Sa carrière dans le renseignement a débuté pendant la Guerre froide pour s’achever face au groupe Etat islamique: Patrick Calvar, qui prend sa retraite mercredi, a exercé pendant 40 ans dans le silence sa mission de policier, jusqu’à devenir un pilier de la lutte antiterroriste.
« Moine-soldat »: l’expression revient en boucle chez ceux qui ont côtoyé ce maître-espion de 61 ans à l’air sévère. Inconnu du public mais unanimement reconnu par ses pairs, sans étiquette politique, il a eu la lourde tâche de commander la Direction générale de la sécurité intérieure (DGSI) face à une menace jihadiste inédite.
Si le procureur de Paris François Molins incarne le visage de l’antiterrorisme, Patrick Calvar, dont on aperçoit la silhouette massive à la sortie des réunions de crise à l’Elysée, est son bras armé. Ensemble, ils ont affronté la vague d’attentats qui a frappé la France depuis janvier 2015 faisant 239 morts.
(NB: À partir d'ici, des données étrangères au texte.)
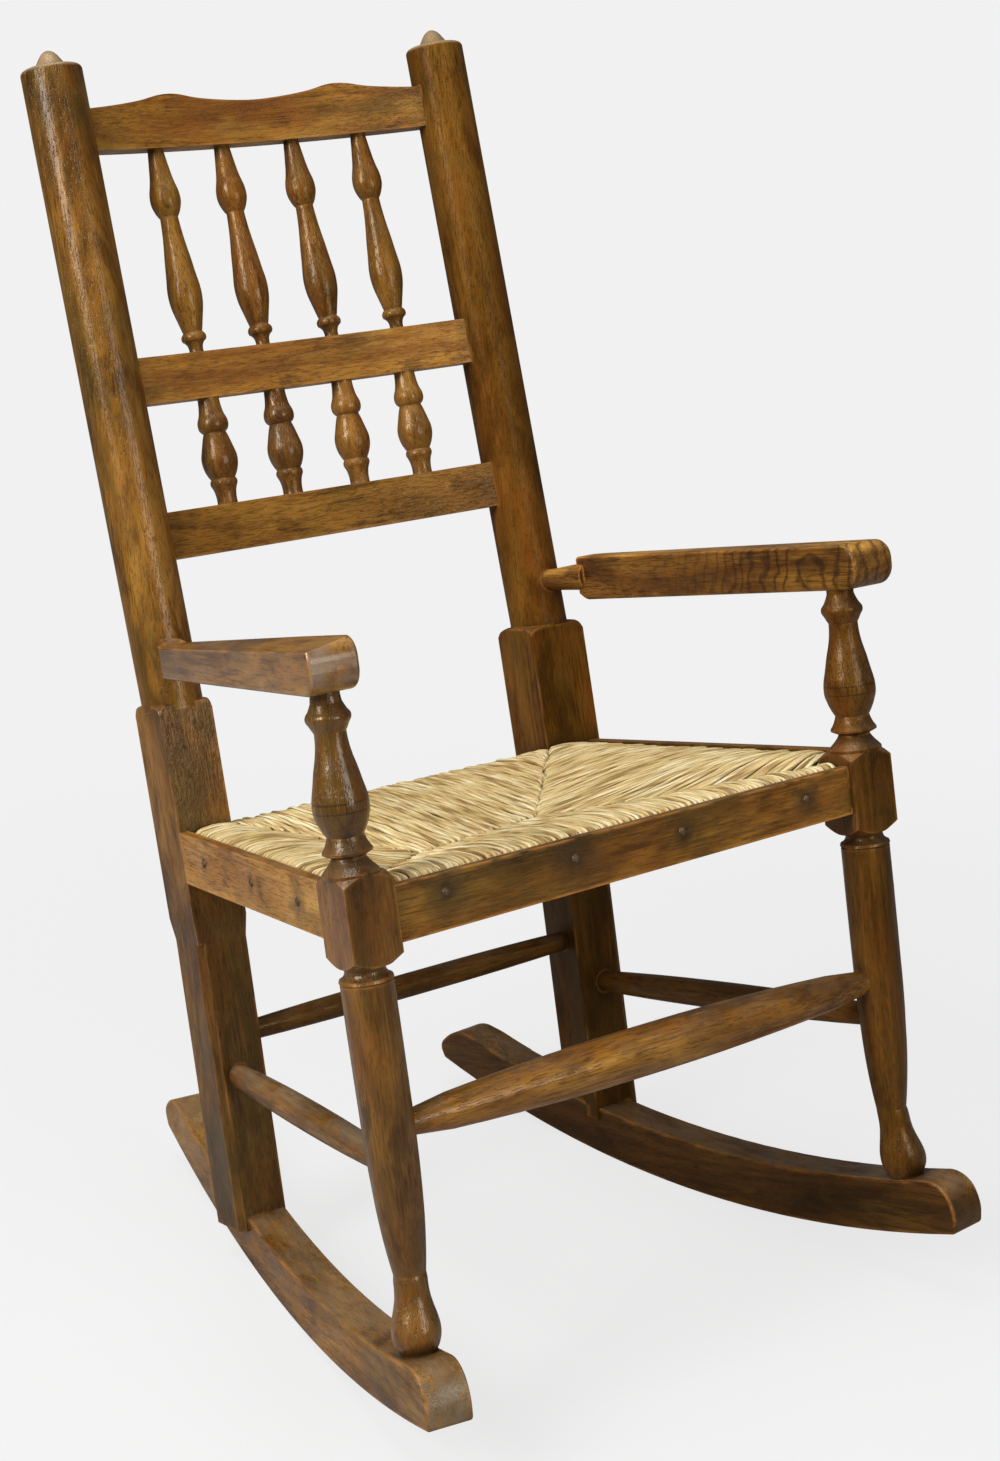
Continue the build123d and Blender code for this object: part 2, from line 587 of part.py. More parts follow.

C’est « un grand policier qui, en toutes circonstances, a dégagé une très grande lucidité, un sang-froid à toute épreuve et le courage de dire la vérité et la réalité au politique », déclare à l’AFP François Molins. « Son départ est une perte. »
De la DST (Direction de la surveillance du territoire) à la DGSI en passant par les RG (Renseignements généraux) et la DGSE (surveillance extérieure), il aura arpenté, une cigarette toujours à portée de main, tous les services d’espionnage français, au rythme de l’évolution des menaces.
Né le 26 novembre 1955 à Madagascar, fils d’un gendarme combattant d’Indochine, ce Finistérien débute comme inspecteur en région parisienne avant de devenir commissaire.
En 1984, il trouve sa vocation à la DST, appelé par Raymond Nart, légende du contre-espionnage.
Chargé de traquer les espions de l’Est, ce lecteur assidu de John Le Carré est au coeur de l’affaire Temperville, du nom de l’ingénieur au Commissariat à l’énergie atomique qui a livré des documents au KGB en 1989-1990.
Il est en première ligne lors de la vague d’attentats du Groupe islamique armé (GIA) en France en 1995.
Après un passage en 2009 à la DGSE, Patrick Calvar gravit les échelons du renseignement intérieur.
« Il encaisse les coups »
En 2012, le nouvel exécutif socialiste évince le sarkozyste Bernard Squarcini de la tête de la Direction centrale du renseignement intérieur (DCRI), née de la fusion des RG et de la DST. Patrick Calvar le remplace et prend les clés, dans la foulée, de la nouvelle DGSI censée tirer les enseignements des failles mises en lumière par les attentats de Mohamed Merah.
Il façonne un service d’environ 4.000 personnes, allant chercher de nouveaux profils, des linguistes arabophones aux ingénieurs en cybersécurité. A ses débuts en 2014, la DGSI ne comptait que 5 % de contractuels de ce genre. Ils seront 17 % en 2018.
Et puis, les attentats frappent. « Des épreuves dramatiques qui nous ont marqués et resteront à jamais gravées dans nos mémoires », dit-il.
Les critiques pleuvent. « Ce n’était absolument pas son échec personnel », mais « dans les grandes démocraties, face à ce genre de drame, il y a des fusibles et le patron du renseignement est souvent ce fusible », relève le président de la commission d’enquête parlementaire sur les attentats, Georges Fenech (LR), tout en saluant « une personnalité hors norme ».
Le patron de la DGSI reste à son poste. Il « encaisse les coups, ne cherche pas à se dédouaner sur ses équipes », affirme le procureur Molins, expliquant que tous deux ont cherché « à tirer le système vers le haut ».
Viendront aussi des succès quand des attentats d’ampleur sont déjoués, comme avec l’arrestation de Reda Kriket en 2016 ou celle de deux Français à Marseille avant la présidentielle.
Ses collaborateurs, qui craignent son regard noir et son froncement de sourcils, goûtent alors de rares moments de détente dans l’intimité de la petite salle de réunion jouxtant son bureau spartiate de Levallois-Perret, en région parisienne.
Décoré des insignes d’officier de la Légion d’honneur en mars, ce père de famille a évoqué son « métier de passion qui fait que le temps passe trop vite ». Et remercié le modèle français et son « ascenseur social ».
Il garde le silence sur son avenir. L’oeil pétillant, il lâche seulement qu’il « continuera de servir le drapeau ».